Being hidden in Christ means that when God looks at us, though he knows well our faults and failures, all he sees is His Son. You are hidden in Christ and God has no condemnation for you, only love, mercy, and grace. When you stumble and fall, like a loving Father, he does not condemn you, but picks you up, cares for you, and gets you going again. The Father looks at you through the Son and sees only the child he adores. This is vital to understand so that when conviction does come through God’s Spirit, it is received as it’s meant to be:  an expression of love and God’s work to make you new and whole.

Not only does God not bring condemnation against you, but because of Christ, no one else can either. As we are cocooned in Christ and hidden in him, we are also protected.

 

“Who will bring any charge against those whom God has chosen? It is God who justifies. Who is he that condemns? Christ Jesus, who died – more than that, who was raised to life – is at the right hand of God and is also interceding for us.” – Romans 8:33-34

Let’s be honest, plenty of people bring all kinds of charges against those whom God has chosen. What this passage is saying is, “Who is going to bring any charge against you that is going to change God’s mind about you?” God has declared you clean. God is the only righteous judge, and he chose to justify, not condemn, and no one and no thing will ever change his mind.

You are protected in Christ. Let’s explore the significance of that.

 

“Stand firm then, with the belt of truth buckled around your waist, with the breastplate of righteousness in place.” – Ephesians 6:14

 

The belt of truth undergirds everything. That is the conviction that comes and convinces you of your desperate need for a Savior and that Jesus is that Savior. It’s the call that comes to your heart which says, “All you have and all you are and all you know is not all there is.” When we respond to the conviction with confession and genuine repentance—whether for the first time leading to salvation, or again, leading us nearer to God, we have buckled the belt of truth around our waist. The next thing that happens is the fitting of the breastplate of righteousness.

This breastplate is not like the ones you see in the movies where arrows, swords, and small birds seem to tear through it with relative ease. Roman breastplates were steel, about a quarter of an inch think, and nothing got through. This breastplate is the righteousness of Christ. Were it our own righteousness, based on our ability to simply be good, then it would be like that Hollywood armor, but this is the impenetrable righteousness of Christ.

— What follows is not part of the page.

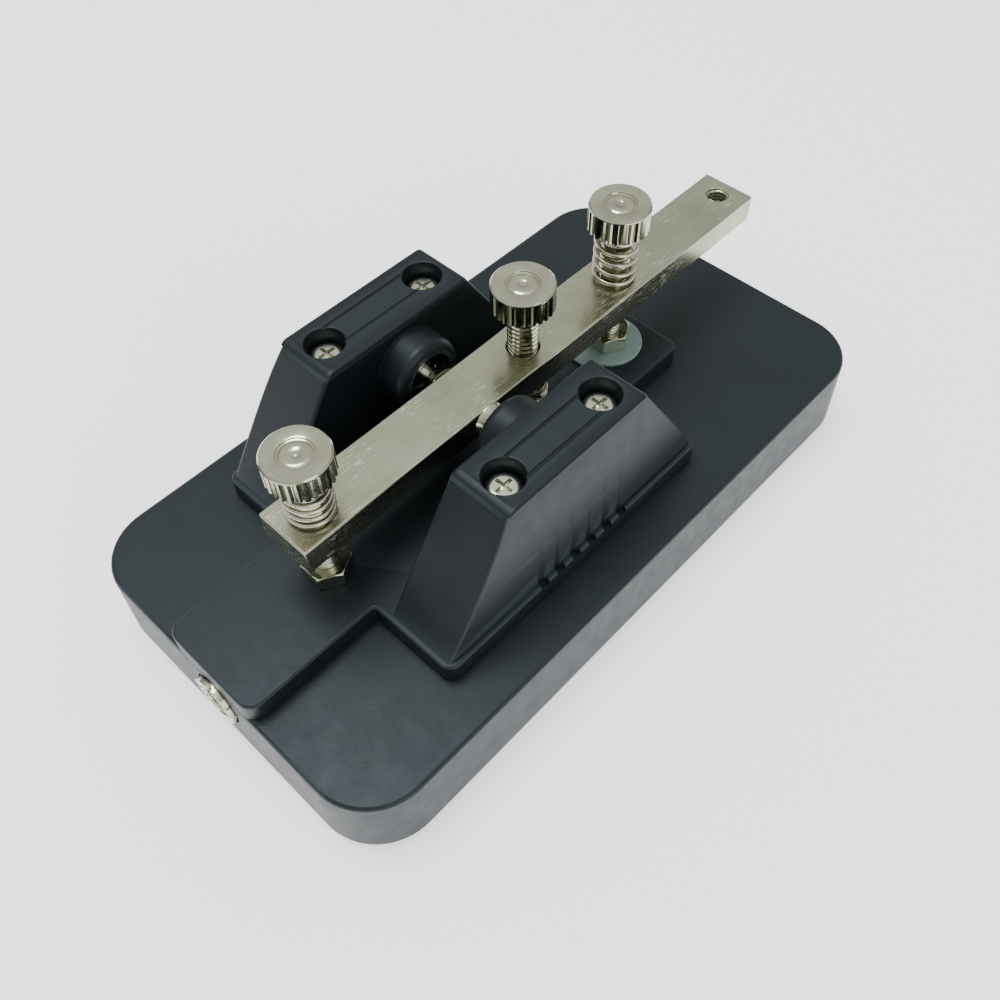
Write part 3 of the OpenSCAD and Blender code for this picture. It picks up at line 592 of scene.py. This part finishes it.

To give you another example, I’ll direct you to the first Passover in Egypt. The children of Israel were commanded to paint the blood of the Passover lamb on their door posts so that when the destroyer came, he would pass over their home. This wasn’t as if the destroyer came, saw the blood and thought, “Oh, they’re on our team,” and went to do his work elsewhere. The destroyer is not a nice angel on God’s side. He is a fallen angel, whose sole purpose is to kill. God let him off the chain and sent him through Egypt to do what he does—limiting his work to the first born male of each household, and all he wanted to do was kill. When he saw the blood on the doorposts, it wasn’t that he did not enter, it’s that he could not enter. The blood of the lamb was like a force field that forbade him to pass.

In Christ, we are protected in the same way. We are hidden in Christ so that when the Father looks upon us he sees only the holy perfection of his Son, and we are protected in Christ so that when any accusation or condemnation is levied against us, it’s turned away and rendered utterly powerless. You are safe, completely secure in Christ. This completely safe and sheltered environment is necessary for our transformation.

There is a radical shift that needs to take place in our thinking. We need to be moved from a mind set on the sinful (self-centered) nature, to a mind set on the Spirit. The whole motivation of our lives and the choices we make changes from what “feels right” or what we want, to what the Spirit desires – which is always infinitely better.

Those whose minds are set on the flesh are “hostile to God,” or contrary to God. Where God works for his glory, in our flesh, we seek our own glory. For that reason alone, even our good deeds are an offense to God as we exalt ourselves and our ideals rather than the Creator of all things and the giver of life. This is why it’s impossible for those controlled by the sinful nature to please God, because the very motivation of their every deed and decision is motivated by idolatry.

Because this transformation takes place at the very core of who we are, if we’re not cocooned in Christ – hidden in Christ and protected by him – we will resist it. Within the safety and security of Christ, we’ll hear God’s conviction for what it is:  a gift, rather than hearing it as condemnation.

Only within the sheltered harbor of the love, mercy, and grace of God can we subject ourselves to the authority of God’s word rather than the authority of cultural norms, popular opinion, old habits, preference, or our own logic and reason. If we are not cocooned in Christ – if we cannot trust that we are hidden in Christ and fiercely guarded in him – then we will always hear God’s conviction as accusation and condemnation, and we will always move to defend, justify, or validate ourselves before God. When this happens, we wind up fighting against God and resisting the transformation he is working to bring.

 

“You, however, are controlled not by the sinful nature but by the Spirit, if the Spirit of God lives in you. And if anyone does not have the Spirit of Christ, he does not belong to Christ. But if Christ is in you, your body is dead because of sin, yet your spirit is alive because of righteousness. And if the Spirit of him who raised Jesus from the dead is living in you, he who raised Christ from the dead will also give life to your mortal bodies through his Spirit, who lives in you.” – Romans 8:9-11

 

As we respond to God’s conviction in the bold assurance that God desires what is best for us, that he does not condemn us, but rather is working good – defined as “making us like Jesus” (see Romans 8:28-30) – we will see the old self pass away and a new self come to fruition. Through this new self, we’ll know true, lasting, and abundant life. This life, eternal life, isn’t something in the far distant future that we must wait for. It begins now as transformation does its work.